Raymattja Marika-Mununggiritj from Yirrkala expressed the complexity of art-making: “If we as Yolngu, dig and explore into one thing, there are other areas to be understood and to be learnt about, which have the same sort of balance and meaning to them. On one side, for example, there is the ‘dhulang’ (sacred art) and on the other side there is the ‘manukay’ (clan songs), solidly linked to each other. We all have to learn and understand it together to have it all integrated.”[1]

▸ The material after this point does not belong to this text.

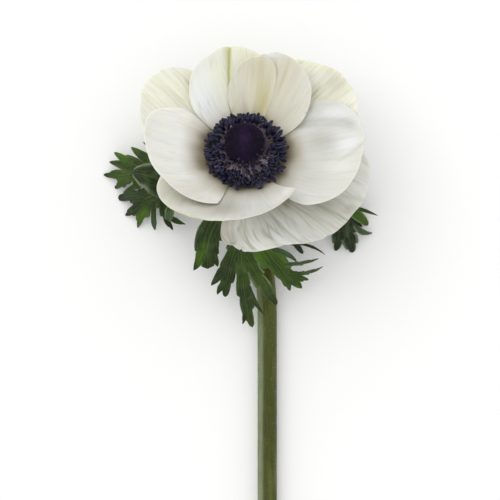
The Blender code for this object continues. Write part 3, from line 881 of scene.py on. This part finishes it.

Art in all mediums cannot be understood without relating to a whole body of knowledge in history, mythology and ancestors.

 

Emeritus Professor Diana Wood Conroy

Faculty of Law Humanities and Arts

University of Wollongong

NSW Australia

March 15, 2019

 

 

Map of Australia showing the location of

north-east Arnhem Land and the Yirrkala region. Image courtesy of Art Gallery NSW

[1]Raymattja Marika-Mununggiritj, How can Balanda (White Australians) learn about the Aboriginal world? Ngoonjook, Batchelor Journal of Aboriginal Education, July 1991, p. 18. Quoted in Diana Wood Conroy “Both ways: Yolngu and Ngarrindjeri weaving in Australian arts practice” in Craft and Contemporary Theory: an anthology of critical writing on the crafts, Sue Rowley (ed), Allen and Unwin, Sydney, 1997.